Don’t make your life just about your children and being a mom. Learn the biggest reason parents should have a life beyond kids.
Moms, it can sometimes feel like we have no life.
We hardly have time to shower or cook, much less exercise the way we used to. Tasks clutter our to-do list and the kids clamor for our attention. We can’t always follow common advice to take some time for ourselves once in a while. And we know we should have a life beyond kids, but can’t seem to figure out how.
Instead, we focus so much on the kids, prizing them more than any generation in the past ever had. We don’t let them get bored, and we sacrifice so much for their benefit.
Maybe the importance of balancing parenthood with other aspects of your life isn’t convincing enough. Nor is getting a break from mommy madness, or building the ubiquitous village to raise your kids. After all, even these feel “selfish.”
Why you should have a life beyond kids
Though well-deserved reasons, there’s one crucial reason to have a life beyond kids that’s truly eye-opening:
Your kids will grow up.
You see, you’re likely a mom of young children. You may not have entered the years of raising tweens, much less teenagers. You’ve yet to find yourself saying goodbye to the motherhood as you know it.
But you don’t have to look too far ahead to realize that your kids will no longer need you the way they do right now.
Look at your toddler, who, not too long ago, you had to carry around and spoon-feed mashed baby food. Now he’s comfortable waddling on his own feet and feeding himself blueberries.
Kids grow up quickly, no doubt. And their goal? To be as independent as possible. That same toddler will one day shy away from holding your hand. He’ll want to do his own homework, make his own bed, and even cook his own meals.
Like I say in my book, You Are Enough:
“As long as the days can feel, those moments when you realize you’re not kissing your child’s feet any longer or they’re too big to carry in your arms are a blunt reminder of how quickly the years go by.”
As a teenager, he’ll turn to you for guidance less and less as he begins to feel more confident in his abilities. He’ll become a young man, different from the baby who once depended on you for everything.
But guess what? This is a good thing.
I’ve long since believed that our number one job isn’t to make our kids happy or confident. Nor is it to provide them with a comfortable future or to widen their horizons. These are all worthwhile endeavors, but the most important job we have is this: to raise future adults.
Hopefully, your grown kids won’t have to rely on you to function and have a normal life. Instead, they’ll turn to you for support and company, relishing a close relationship with you as adults. They might not live near you, or even have children of their own for you to dote on once again.

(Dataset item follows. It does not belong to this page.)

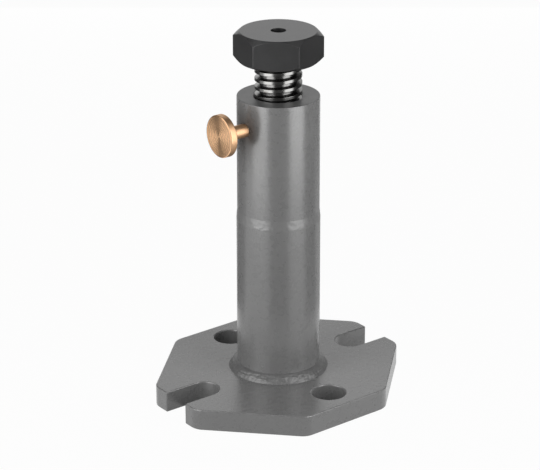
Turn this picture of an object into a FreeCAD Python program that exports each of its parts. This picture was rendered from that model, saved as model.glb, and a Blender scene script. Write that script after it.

They’ll be grown adults whose lives will no longer be your sole focus.
What will your life be like?
Now, imagine yourself at that moment: What will your life be like when your youngest child has reached adulthood?
She may have moved out of your home and into her own apartment. She’s taken down the posters in her old bedroom and purchased her own pots and pans. She doesn’t need nor want your constant attention. What will your life be like?
Will you have lost a sense of yourself, having no one to fret over? Will you still have friends, especially if your social life revolved around your kids? What will be your hobbies? Will you hover over your adult children just as you used to do when they were in your home?
Or will you give them the space they need to be capable adults?
That’s why it’s even more important that to have a life beyond kids: they won’t always need you the way they do now. Eighteen years seem like eons from the starting line, but it’s a fraction, a short lap, compared to the length of a lifetime.
Motherhood is only one part of you
Yes, you’ll always be a mom. I still rely on my mom in ways I don’t rely on other people. And I hope my kids know they can always turn to me well into their old age.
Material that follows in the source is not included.